--- BEGIN Exercise input ---

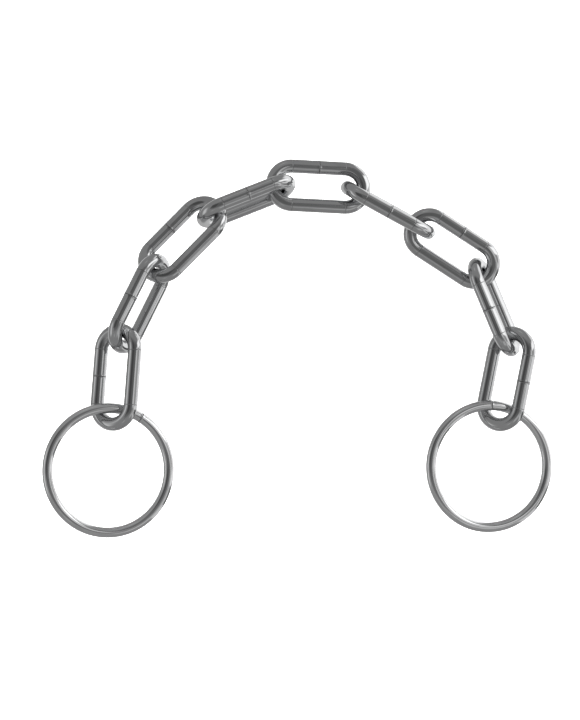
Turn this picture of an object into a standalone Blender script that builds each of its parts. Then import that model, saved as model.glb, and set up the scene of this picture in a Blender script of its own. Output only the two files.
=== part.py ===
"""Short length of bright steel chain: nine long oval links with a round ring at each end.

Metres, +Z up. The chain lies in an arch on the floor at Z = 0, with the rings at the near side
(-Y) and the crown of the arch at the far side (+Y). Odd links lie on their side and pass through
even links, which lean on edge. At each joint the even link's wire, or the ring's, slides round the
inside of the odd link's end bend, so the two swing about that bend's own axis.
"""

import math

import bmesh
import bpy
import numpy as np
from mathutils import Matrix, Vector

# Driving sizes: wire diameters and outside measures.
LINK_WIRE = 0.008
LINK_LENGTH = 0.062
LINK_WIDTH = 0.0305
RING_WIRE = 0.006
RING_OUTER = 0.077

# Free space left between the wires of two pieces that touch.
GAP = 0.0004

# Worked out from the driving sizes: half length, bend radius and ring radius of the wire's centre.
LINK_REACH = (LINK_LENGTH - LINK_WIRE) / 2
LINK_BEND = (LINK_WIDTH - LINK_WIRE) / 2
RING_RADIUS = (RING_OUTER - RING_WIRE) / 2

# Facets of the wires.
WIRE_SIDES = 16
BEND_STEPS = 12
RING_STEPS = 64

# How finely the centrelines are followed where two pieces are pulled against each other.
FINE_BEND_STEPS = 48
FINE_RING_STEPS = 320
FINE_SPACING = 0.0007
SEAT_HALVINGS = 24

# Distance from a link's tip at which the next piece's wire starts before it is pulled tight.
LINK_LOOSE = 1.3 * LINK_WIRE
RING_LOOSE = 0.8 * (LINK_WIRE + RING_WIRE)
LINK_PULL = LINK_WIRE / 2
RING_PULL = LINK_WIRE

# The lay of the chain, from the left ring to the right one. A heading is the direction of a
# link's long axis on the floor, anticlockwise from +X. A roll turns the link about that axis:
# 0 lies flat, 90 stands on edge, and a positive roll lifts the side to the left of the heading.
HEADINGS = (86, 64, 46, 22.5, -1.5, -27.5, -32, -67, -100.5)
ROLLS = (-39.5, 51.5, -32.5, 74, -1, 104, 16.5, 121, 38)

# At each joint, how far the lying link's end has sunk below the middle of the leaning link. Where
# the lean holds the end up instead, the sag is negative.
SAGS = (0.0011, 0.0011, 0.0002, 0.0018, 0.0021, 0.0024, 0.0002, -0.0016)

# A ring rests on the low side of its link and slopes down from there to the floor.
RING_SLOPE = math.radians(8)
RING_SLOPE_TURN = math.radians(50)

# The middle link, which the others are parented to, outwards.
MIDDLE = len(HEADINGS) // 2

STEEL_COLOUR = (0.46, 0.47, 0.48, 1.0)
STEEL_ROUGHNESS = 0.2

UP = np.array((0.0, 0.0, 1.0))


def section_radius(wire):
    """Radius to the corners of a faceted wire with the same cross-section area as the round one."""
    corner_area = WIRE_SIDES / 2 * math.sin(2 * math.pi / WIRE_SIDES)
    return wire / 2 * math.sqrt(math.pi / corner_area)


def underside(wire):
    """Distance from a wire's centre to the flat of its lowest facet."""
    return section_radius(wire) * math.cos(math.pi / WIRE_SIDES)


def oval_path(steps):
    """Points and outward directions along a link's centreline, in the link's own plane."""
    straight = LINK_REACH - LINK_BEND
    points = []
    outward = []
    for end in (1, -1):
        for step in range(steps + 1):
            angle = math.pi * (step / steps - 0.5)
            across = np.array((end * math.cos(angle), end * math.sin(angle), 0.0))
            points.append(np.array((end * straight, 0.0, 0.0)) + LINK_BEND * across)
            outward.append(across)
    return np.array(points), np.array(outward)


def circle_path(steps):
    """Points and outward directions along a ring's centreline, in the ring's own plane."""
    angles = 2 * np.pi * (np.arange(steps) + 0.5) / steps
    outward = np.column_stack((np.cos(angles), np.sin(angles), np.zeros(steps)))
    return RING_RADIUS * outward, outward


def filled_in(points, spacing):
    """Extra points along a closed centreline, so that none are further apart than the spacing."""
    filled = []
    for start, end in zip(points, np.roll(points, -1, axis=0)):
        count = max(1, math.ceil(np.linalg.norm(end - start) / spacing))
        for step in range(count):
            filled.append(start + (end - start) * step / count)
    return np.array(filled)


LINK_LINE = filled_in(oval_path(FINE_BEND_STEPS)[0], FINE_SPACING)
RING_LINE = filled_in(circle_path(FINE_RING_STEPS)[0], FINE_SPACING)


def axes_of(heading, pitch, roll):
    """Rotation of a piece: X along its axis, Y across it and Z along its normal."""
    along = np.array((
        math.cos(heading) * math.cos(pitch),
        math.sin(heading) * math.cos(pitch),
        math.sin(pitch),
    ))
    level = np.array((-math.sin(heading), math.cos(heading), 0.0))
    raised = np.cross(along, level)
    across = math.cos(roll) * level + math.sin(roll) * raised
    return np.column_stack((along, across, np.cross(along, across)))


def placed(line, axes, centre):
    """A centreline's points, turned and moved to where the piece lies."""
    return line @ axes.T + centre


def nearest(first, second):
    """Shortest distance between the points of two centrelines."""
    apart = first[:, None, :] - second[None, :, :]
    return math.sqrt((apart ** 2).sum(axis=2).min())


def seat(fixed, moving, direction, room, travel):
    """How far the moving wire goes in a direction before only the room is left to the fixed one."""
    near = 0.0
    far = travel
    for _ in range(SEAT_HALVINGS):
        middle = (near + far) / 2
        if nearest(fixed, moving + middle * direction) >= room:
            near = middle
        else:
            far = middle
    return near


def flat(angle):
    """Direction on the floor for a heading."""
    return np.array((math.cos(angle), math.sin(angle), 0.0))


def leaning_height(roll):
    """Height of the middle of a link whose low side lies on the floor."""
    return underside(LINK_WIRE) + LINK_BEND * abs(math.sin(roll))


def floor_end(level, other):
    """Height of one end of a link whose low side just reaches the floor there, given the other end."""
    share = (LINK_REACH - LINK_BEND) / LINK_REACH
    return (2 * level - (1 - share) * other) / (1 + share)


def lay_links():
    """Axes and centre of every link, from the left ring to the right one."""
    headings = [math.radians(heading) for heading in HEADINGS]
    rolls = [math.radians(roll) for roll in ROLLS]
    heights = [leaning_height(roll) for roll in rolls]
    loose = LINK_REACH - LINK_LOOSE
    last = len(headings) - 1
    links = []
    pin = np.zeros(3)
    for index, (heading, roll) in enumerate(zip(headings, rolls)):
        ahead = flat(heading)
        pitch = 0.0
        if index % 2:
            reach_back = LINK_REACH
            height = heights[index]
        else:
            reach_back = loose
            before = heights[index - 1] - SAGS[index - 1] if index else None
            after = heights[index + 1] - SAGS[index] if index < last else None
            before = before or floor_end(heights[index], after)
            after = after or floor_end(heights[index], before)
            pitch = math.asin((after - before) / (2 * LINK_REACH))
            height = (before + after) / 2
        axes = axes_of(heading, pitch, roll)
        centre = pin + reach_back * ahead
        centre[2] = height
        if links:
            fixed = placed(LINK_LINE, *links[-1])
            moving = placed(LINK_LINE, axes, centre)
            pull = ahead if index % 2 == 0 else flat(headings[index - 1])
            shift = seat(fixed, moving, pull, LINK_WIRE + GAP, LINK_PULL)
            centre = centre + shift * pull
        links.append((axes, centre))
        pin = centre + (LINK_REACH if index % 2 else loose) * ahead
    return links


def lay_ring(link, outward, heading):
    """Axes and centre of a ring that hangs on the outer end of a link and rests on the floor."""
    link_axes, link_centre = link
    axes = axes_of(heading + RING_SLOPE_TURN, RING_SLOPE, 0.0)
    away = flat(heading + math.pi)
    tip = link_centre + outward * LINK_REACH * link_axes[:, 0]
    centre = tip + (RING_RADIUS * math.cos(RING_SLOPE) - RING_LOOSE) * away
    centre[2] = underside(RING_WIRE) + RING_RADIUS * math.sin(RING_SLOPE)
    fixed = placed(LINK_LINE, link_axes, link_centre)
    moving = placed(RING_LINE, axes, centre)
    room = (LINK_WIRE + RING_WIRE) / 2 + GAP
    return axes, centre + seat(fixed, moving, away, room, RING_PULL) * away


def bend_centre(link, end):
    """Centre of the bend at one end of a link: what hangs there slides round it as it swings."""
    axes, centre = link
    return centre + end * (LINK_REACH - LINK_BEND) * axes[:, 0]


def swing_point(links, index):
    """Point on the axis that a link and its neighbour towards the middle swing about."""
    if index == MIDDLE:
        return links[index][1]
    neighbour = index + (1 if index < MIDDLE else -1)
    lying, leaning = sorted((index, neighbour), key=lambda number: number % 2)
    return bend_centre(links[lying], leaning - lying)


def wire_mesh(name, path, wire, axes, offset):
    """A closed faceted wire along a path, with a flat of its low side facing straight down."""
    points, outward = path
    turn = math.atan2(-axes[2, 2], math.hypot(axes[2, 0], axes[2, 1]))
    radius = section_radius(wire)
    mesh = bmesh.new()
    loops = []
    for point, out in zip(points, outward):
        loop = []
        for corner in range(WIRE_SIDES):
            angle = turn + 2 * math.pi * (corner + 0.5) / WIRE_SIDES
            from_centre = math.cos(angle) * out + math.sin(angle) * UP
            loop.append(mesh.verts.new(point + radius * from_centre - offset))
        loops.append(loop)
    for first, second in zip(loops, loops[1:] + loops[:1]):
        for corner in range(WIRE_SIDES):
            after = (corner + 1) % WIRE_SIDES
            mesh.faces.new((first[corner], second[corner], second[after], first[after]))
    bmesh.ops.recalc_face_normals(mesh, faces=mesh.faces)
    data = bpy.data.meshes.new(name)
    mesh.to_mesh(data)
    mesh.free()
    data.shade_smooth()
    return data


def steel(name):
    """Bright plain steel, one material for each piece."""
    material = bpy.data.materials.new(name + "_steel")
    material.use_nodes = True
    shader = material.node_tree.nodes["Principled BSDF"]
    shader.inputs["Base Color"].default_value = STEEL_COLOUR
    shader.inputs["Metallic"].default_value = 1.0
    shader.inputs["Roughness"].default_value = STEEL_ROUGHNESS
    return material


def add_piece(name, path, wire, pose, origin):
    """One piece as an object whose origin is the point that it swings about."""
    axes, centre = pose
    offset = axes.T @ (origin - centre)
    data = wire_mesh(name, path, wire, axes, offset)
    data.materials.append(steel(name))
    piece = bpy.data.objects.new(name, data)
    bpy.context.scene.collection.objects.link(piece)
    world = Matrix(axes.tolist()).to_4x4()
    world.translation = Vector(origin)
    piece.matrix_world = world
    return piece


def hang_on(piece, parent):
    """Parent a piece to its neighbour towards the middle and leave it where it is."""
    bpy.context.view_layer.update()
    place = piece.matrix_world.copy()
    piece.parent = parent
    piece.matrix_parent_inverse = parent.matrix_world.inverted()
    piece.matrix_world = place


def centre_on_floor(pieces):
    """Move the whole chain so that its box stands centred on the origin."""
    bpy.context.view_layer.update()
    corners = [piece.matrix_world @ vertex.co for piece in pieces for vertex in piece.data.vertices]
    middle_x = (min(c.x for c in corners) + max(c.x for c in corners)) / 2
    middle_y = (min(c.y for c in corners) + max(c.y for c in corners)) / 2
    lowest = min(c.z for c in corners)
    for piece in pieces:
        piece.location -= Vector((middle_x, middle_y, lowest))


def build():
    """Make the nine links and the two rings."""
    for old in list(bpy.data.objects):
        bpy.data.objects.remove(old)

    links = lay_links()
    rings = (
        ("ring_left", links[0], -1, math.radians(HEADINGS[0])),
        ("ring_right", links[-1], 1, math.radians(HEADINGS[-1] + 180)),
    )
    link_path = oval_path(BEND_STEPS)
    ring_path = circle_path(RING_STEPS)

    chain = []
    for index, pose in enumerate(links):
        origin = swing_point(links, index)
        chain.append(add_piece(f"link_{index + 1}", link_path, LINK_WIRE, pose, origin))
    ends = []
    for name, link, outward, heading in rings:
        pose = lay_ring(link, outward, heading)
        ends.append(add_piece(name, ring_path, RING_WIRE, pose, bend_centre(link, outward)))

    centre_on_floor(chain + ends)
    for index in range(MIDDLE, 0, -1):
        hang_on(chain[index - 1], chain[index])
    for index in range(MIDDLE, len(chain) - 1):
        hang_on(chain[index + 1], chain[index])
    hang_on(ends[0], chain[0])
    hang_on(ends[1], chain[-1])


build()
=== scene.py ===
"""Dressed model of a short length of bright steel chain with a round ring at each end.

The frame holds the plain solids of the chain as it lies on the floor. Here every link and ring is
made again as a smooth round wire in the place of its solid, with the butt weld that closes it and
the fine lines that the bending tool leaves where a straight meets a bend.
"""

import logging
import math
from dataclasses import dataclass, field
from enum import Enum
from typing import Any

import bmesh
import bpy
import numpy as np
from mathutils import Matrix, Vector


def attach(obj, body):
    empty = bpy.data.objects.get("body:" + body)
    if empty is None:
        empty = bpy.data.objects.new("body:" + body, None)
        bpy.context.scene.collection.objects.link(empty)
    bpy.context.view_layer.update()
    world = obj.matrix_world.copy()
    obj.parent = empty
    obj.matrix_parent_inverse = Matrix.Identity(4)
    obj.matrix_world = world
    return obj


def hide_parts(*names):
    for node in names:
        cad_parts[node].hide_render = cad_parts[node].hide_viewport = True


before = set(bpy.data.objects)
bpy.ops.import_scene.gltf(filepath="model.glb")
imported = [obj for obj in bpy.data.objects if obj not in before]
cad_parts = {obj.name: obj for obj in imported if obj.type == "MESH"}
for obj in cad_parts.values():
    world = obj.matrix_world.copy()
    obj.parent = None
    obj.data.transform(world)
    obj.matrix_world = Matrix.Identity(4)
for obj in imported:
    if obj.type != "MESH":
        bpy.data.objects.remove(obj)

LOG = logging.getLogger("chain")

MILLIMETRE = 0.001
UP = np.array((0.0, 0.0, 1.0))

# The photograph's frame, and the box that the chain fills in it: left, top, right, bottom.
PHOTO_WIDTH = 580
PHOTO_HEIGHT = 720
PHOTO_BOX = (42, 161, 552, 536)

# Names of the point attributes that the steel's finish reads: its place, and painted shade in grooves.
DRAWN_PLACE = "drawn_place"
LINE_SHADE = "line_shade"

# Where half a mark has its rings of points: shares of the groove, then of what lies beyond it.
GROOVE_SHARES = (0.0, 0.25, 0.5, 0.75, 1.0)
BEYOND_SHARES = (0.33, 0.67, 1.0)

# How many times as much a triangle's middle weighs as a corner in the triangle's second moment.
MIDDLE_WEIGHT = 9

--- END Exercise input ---
--- BEGIN Exercise input ---

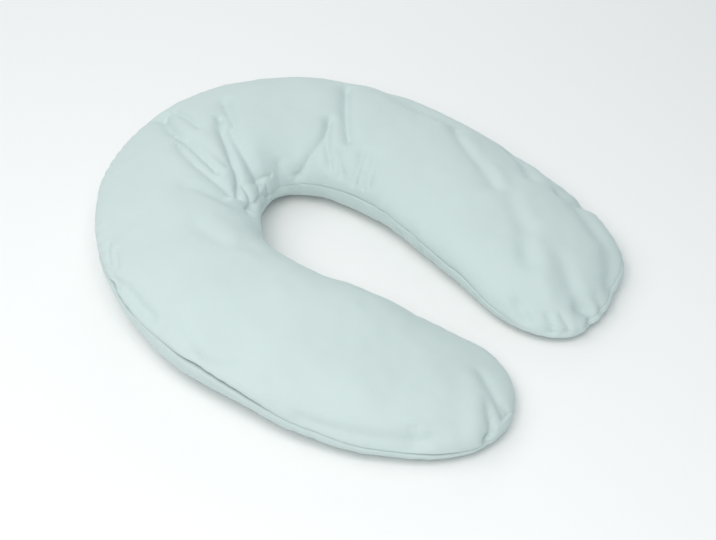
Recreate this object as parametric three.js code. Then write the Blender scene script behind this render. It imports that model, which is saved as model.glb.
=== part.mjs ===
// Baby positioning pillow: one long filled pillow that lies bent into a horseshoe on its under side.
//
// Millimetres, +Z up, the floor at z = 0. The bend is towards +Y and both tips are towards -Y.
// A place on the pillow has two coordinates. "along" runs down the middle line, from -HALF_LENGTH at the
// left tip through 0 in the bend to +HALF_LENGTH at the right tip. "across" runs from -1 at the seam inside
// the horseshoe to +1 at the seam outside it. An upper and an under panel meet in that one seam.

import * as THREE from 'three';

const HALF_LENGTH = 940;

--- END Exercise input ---

## Written exercise:
From the records above, give again exactly the lines running from the line with "obj.parent = None" to the line with "MIDDLE_WEIGHT = 9", inclusive.

## Correct output:
    obj.parent = None
    obj.data.transform(world)
    obj.matrix_world = Matrix.Identity(4)
for obj in imported:
    if obj.type != "MESH":
        bpy.data.objects.remove(obj)

LOG = logging.getLogger("chain")

MILLIMETRE = 0.001
UP = np.array((0.0, 0.0, 1.0))

# The photograph's frame, and the box that the chain fills in it: left, top, right, bottom.
PHOTO_WIDTH = 580
PHOTO_HEIGHT = 720
PHOTO_BOX = (42, 161, 552, 536)

# Names of the point attributes that the steel's finish reads: its place, and painted shade in grooves.
DRAWN_PLACE = "drawn_place"
LINE_SHADE = "line_shade"

# Where half a mark has its rings of points: shares of the groove, then of what lies beyond it.
GROOVE_SHARES = (0.0, 0.25, 0.5, 0.75, 1.0)
BEYOND_SHARES = (0.33, 0.67, 1.0)

# How many times as much a triangle's middle weighs as a corner in the triangle's second moment.
MIDDLE_WEIGHT = 9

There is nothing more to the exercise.